Rarely does anyone go to Google.com for the sake of Google itself. We typically visit the site when searching for something or someone. We go to Google because it’s a trustworthy starting point that consistently links us to the information we seek. We could say that Google serves as a relational hub, a matchmaker: its goal is to freely provide the most relevant, meaning-making links to the site user. It is this linking function of Google, and similar search engines, which has given me pause to reflect on the nature of Christian ministry.
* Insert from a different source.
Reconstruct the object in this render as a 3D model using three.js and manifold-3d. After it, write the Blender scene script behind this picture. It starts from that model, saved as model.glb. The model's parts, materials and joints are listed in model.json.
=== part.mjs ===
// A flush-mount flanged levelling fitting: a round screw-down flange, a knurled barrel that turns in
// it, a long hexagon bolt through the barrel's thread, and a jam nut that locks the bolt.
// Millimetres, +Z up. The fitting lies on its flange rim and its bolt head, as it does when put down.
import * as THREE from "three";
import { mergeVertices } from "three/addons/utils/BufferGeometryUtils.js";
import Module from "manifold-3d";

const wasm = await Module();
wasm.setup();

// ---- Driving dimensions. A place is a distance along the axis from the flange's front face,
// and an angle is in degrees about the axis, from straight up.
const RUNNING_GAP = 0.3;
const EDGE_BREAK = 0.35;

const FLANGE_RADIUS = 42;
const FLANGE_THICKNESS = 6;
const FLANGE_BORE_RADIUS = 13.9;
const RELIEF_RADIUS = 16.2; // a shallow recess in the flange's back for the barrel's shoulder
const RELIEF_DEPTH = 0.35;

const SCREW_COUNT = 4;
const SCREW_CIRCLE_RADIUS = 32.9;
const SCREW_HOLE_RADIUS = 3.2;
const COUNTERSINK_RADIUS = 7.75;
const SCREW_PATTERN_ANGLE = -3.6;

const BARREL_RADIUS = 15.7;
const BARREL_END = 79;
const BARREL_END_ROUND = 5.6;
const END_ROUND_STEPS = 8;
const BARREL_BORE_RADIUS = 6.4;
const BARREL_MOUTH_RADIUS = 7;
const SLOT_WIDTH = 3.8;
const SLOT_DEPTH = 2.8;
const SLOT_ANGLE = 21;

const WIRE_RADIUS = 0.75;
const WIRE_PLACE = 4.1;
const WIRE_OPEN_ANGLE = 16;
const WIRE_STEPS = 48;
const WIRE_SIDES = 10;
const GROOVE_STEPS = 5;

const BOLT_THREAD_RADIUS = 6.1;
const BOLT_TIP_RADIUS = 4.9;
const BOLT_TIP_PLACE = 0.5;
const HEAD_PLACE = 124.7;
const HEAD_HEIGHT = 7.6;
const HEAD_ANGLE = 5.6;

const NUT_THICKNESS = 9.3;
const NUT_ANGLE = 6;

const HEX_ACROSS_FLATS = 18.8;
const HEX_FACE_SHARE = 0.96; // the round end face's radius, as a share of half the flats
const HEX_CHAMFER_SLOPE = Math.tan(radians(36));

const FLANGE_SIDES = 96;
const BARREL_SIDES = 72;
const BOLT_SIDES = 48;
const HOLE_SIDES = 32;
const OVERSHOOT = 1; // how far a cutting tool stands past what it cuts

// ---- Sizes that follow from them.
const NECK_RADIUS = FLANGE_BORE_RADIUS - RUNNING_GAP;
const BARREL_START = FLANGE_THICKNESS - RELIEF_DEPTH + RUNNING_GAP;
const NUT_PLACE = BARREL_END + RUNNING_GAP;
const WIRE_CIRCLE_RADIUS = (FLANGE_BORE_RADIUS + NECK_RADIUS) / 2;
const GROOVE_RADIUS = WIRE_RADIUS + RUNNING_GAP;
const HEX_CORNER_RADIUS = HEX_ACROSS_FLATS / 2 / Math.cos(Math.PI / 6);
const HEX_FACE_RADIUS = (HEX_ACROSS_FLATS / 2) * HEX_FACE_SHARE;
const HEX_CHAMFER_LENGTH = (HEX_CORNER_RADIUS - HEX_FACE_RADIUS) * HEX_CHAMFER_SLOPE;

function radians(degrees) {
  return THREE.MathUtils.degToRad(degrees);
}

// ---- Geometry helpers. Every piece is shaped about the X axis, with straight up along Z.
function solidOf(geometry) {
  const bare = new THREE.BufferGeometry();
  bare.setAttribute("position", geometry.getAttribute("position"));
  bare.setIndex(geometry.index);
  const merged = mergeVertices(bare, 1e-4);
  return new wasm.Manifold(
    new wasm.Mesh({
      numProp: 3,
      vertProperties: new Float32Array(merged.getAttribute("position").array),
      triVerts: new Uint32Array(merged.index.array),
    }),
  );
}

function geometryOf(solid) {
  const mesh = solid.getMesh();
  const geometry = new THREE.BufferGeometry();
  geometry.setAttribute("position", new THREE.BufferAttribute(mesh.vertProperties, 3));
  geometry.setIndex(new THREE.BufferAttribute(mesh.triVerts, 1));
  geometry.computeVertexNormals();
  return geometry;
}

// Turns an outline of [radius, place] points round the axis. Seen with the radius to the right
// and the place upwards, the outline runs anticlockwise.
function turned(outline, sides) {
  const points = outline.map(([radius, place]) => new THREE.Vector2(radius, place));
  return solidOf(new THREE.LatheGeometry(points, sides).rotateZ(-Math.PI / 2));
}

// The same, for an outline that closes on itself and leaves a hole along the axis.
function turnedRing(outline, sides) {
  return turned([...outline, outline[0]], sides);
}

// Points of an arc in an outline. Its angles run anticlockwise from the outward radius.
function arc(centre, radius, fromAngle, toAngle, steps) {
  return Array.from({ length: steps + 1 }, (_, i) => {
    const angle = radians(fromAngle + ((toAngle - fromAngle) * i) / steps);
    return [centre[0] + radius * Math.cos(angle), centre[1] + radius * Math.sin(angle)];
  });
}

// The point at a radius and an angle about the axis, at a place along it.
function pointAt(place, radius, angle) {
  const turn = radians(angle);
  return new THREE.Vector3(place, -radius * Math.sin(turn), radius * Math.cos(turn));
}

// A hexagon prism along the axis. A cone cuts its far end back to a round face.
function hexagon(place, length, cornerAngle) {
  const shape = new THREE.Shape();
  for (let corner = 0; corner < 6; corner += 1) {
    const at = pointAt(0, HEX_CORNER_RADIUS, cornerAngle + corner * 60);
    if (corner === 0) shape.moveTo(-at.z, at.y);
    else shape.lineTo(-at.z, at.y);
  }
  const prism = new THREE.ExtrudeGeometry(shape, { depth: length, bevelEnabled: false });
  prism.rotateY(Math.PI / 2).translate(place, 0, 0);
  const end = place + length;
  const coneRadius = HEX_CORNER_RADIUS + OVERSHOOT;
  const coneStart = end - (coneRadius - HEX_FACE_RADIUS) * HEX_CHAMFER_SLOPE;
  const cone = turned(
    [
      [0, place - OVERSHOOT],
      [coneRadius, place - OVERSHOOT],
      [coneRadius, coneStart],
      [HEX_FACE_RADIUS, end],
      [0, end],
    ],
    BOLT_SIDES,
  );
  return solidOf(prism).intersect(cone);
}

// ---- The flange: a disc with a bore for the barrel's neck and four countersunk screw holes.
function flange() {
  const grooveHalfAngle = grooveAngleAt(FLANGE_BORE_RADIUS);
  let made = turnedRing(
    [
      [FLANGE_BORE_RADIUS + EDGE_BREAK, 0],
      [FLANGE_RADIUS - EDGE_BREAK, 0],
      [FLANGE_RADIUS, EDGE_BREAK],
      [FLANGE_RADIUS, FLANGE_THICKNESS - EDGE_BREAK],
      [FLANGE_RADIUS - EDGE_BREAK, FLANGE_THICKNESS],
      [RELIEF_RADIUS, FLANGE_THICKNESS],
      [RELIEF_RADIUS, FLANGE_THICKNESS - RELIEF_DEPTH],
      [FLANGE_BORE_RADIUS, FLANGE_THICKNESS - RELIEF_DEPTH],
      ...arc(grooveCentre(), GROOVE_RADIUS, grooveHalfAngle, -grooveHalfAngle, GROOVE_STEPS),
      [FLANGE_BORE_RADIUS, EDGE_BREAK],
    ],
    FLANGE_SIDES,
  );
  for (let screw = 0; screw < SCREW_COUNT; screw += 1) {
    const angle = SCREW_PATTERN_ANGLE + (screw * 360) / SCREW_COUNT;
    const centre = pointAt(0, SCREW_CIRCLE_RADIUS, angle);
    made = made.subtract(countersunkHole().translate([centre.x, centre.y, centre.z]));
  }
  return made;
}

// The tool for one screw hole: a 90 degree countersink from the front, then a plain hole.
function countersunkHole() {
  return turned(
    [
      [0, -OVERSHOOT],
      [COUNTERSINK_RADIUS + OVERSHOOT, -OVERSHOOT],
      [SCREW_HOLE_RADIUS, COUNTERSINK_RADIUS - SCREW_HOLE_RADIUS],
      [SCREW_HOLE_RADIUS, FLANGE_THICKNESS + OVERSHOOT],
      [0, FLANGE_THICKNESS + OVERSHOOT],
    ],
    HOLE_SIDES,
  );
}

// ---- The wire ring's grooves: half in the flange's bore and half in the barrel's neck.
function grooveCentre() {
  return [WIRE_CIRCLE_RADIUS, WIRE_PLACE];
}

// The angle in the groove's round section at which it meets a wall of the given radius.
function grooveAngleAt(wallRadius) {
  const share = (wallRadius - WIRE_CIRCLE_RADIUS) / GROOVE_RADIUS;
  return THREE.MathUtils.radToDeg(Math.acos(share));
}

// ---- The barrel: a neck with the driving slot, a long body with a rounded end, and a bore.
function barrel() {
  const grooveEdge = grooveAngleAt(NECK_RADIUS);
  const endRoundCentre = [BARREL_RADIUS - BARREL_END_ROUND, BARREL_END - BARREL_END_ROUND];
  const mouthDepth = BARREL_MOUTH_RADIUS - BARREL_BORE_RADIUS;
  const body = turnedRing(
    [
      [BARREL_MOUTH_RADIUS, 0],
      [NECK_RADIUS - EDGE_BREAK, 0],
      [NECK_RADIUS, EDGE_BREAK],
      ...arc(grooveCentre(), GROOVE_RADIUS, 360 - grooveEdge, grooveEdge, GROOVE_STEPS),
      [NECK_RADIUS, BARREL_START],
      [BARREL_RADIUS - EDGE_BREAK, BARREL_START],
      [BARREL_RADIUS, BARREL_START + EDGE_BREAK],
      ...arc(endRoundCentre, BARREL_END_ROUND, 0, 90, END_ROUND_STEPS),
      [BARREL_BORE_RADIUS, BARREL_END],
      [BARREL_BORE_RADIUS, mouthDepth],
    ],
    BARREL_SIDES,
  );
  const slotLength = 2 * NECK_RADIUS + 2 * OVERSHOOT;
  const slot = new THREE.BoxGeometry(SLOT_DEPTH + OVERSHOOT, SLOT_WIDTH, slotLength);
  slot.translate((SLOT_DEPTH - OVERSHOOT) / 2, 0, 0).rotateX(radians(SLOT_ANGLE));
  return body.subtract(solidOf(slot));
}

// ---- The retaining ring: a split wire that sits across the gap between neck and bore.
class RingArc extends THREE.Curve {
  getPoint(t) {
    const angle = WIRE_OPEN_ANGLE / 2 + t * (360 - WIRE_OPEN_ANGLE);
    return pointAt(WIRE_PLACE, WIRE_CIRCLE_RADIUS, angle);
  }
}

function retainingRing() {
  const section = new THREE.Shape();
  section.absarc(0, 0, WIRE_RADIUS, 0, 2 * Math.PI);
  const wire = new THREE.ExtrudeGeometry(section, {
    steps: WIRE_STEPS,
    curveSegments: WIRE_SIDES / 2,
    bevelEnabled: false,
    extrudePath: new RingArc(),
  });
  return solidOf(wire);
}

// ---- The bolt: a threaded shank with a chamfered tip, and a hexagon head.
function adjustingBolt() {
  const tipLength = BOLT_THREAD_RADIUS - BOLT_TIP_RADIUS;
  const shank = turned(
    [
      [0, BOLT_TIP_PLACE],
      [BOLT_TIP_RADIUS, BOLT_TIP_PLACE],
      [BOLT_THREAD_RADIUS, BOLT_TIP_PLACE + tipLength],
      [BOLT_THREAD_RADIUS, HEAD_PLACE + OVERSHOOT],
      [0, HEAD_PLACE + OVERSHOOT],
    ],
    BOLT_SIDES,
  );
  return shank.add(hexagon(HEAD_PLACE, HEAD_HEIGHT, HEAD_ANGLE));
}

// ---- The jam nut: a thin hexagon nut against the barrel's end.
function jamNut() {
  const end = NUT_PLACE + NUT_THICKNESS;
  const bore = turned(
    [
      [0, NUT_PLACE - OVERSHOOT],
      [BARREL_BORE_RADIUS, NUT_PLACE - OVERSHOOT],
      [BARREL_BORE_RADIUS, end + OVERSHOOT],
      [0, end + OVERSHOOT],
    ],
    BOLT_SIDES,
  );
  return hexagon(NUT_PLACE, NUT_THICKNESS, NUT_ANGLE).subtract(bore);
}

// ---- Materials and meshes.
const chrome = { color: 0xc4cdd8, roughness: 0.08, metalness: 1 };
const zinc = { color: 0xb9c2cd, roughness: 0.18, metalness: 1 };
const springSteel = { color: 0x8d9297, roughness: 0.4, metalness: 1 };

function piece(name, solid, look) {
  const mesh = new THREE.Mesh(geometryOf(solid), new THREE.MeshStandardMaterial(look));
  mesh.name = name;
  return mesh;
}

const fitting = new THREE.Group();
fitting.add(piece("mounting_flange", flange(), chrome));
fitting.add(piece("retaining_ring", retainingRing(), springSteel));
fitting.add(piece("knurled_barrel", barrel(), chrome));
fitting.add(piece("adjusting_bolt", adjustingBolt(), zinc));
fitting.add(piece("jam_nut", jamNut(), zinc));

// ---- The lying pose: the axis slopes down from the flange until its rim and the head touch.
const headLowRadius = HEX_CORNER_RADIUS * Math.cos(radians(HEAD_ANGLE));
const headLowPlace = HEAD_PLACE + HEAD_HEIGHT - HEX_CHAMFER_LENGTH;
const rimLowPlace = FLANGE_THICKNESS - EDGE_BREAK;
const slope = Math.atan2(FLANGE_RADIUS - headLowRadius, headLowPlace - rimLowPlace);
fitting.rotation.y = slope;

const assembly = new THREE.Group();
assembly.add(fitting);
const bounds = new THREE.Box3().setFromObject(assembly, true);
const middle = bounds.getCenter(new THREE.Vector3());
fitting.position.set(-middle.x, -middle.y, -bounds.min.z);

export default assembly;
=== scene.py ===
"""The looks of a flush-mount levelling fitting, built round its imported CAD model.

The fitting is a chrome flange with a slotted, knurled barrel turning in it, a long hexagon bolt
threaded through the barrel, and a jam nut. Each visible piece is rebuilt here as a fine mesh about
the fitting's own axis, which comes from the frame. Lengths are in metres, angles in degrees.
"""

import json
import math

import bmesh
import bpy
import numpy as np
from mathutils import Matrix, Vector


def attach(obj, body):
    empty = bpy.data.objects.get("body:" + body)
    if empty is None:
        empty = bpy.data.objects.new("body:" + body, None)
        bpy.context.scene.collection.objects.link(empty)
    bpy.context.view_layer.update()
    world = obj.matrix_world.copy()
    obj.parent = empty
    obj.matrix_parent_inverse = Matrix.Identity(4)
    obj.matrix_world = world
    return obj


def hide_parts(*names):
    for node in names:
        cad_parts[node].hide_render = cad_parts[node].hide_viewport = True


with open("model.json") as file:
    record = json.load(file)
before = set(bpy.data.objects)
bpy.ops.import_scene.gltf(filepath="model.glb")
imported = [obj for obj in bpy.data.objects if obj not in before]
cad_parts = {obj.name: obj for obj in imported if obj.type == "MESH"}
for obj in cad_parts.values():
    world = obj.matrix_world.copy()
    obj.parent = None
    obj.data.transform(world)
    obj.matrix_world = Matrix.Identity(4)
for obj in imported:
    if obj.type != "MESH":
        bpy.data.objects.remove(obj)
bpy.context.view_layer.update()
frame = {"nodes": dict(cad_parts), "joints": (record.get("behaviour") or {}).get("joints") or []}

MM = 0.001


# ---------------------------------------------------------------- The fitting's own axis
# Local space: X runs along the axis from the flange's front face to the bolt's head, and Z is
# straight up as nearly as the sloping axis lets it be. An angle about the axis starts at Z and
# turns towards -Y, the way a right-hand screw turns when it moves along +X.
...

Ministry has always been about “linking,” though typically we use the word “relationship” instead. Generally, we understand Christian ministry to be participation with God in His reconciling mission—the Great Commission. We could think of it as the “Great Connection”: the restoration of healthy relationships between people and God (to look like Jesus’ relationship with His Father), with one another and with creation so that His will is done “on earth as it is in heaven.” This relational transformation frees us to live out our new identity as God’s beloved children.

It’s this Great Connection vision of ministry that Google is helping me see afresh. Google reminds me that God doesn’t bring people into my life to connect to me simply for the sake of me. Rather, in light of God’s restorative dream for the world in Jesus Christ, I have the privilege and responsibility to freely offer them the best relational, life-giving connections they seek—connection with God, with one another and with all of creation.
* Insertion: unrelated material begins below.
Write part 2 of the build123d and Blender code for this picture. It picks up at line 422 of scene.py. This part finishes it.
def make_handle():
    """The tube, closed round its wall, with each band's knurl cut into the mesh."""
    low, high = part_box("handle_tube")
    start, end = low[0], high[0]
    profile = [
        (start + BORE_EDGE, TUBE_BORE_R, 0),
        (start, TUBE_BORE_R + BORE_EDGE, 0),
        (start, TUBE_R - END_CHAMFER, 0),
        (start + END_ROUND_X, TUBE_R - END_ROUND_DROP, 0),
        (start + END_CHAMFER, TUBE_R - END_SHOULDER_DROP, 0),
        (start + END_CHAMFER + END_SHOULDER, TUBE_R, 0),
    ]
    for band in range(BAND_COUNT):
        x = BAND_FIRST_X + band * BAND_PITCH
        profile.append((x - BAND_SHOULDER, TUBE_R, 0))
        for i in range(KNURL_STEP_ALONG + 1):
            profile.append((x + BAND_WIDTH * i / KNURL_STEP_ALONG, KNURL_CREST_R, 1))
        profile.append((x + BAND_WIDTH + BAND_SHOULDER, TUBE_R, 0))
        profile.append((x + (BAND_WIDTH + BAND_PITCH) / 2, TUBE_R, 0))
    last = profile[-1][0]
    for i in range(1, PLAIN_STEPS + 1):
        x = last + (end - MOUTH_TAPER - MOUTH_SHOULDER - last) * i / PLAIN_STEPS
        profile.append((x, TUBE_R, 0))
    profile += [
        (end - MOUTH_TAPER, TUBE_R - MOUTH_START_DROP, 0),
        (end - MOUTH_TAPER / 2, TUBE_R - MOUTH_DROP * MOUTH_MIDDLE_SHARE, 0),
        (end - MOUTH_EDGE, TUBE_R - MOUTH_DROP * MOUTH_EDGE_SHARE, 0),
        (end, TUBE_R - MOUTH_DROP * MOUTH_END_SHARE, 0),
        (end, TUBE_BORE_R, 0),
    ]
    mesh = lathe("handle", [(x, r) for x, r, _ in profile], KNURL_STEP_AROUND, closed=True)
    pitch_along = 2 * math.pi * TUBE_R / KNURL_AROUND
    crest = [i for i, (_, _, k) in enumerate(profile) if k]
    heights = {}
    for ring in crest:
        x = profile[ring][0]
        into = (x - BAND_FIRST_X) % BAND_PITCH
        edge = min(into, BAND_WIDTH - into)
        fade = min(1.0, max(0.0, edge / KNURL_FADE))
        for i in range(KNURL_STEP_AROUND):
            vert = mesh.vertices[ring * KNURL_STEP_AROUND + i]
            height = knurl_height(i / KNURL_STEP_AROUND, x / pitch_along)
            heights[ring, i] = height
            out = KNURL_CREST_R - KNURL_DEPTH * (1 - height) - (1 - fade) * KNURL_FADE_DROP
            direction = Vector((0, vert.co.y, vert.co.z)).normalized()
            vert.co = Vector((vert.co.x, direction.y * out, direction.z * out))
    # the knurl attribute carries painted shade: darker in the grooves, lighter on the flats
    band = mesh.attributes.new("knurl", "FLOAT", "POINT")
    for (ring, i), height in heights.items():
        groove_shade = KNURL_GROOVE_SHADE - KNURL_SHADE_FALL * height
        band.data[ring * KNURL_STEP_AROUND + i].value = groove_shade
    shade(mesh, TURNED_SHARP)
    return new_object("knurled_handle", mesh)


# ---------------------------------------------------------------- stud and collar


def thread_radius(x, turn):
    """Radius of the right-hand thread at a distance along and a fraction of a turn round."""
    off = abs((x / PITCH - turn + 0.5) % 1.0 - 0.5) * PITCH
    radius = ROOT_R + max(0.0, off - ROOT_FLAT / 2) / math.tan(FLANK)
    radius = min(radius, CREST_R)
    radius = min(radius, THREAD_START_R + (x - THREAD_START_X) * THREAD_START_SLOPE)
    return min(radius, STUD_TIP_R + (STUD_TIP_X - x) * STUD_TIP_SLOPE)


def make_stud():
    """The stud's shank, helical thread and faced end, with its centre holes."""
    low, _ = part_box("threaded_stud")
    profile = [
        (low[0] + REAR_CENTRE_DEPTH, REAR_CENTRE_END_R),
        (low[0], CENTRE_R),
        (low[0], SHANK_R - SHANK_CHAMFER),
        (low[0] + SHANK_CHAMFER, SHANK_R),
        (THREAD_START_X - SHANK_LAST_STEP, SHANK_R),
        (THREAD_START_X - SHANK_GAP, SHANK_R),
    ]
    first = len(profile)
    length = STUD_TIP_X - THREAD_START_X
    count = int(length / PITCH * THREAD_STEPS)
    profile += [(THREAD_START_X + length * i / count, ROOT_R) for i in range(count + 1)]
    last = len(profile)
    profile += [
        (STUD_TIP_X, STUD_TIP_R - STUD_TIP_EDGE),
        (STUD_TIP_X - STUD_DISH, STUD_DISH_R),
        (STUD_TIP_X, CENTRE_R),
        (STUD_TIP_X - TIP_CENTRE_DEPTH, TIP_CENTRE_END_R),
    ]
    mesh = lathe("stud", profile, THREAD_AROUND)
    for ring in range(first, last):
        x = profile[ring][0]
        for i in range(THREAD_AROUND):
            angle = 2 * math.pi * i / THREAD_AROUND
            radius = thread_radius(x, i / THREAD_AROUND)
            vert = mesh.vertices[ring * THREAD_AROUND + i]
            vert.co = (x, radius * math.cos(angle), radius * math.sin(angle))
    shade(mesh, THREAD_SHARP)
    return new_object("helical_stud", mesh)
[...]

Google’s linking “authority” is also not derived from a position or a title; it has no intrinsic authority, any more than I as a pastor or teacher have such authority. Google’s functional authority is earned through consistently serving its users, giving away the very best connections it has. The more meaningfully it links us today with what we seek, the more we trust it to be faithful to do the same tomorrow. Google’s present authority is rooted in our past experience of its faithful linking, and it is this history of meaningful connecting that inspires us to use Google the next time we need to perform a Web search.

Yet Google cannot presume upon our continuing followership. If it were to become lax in its commitment to providing the best links, users would quickly migrate to other search engines. To maintain its functional linking authority in the lives of seekers, Google.com is propelled to grow, learn, change and get to know better those it serves so its links will optimally serve them.

I don’t know how this parable of “Google ministry” connects with you or what it sparks in your Kingdom imagination. As for me, I find myself increasingly curious about the kinds of connection people seek through their relationships with me. How is it that in God’s mercy our paths intersect and we are able to serve as connectivity hubs for one another? No doubt the context of each relationship—be it colleague, spouse, friend or parent—calls for unique linking.

What might it look like to order our lives and ministries around listening to people tell their stories and voice their desires, then freely offering them the best relational links we can to help them find the fullness of life they seek?

Could it be that we can learn something about connective ministry from Google’s mission: optimally linking people with those things they seek? What might a connective church, small group, women’s ministry, youth program or community outreach look like? How would we do ministry, focused not on the information we have mastered but on helping people make the life-giving connections for which they search?

The Great Commission invites us—dares us—to think, listen, dream, see, pray and act connectively. Connective ministry is our opportunity to partner with God in His relational, reconciling mission.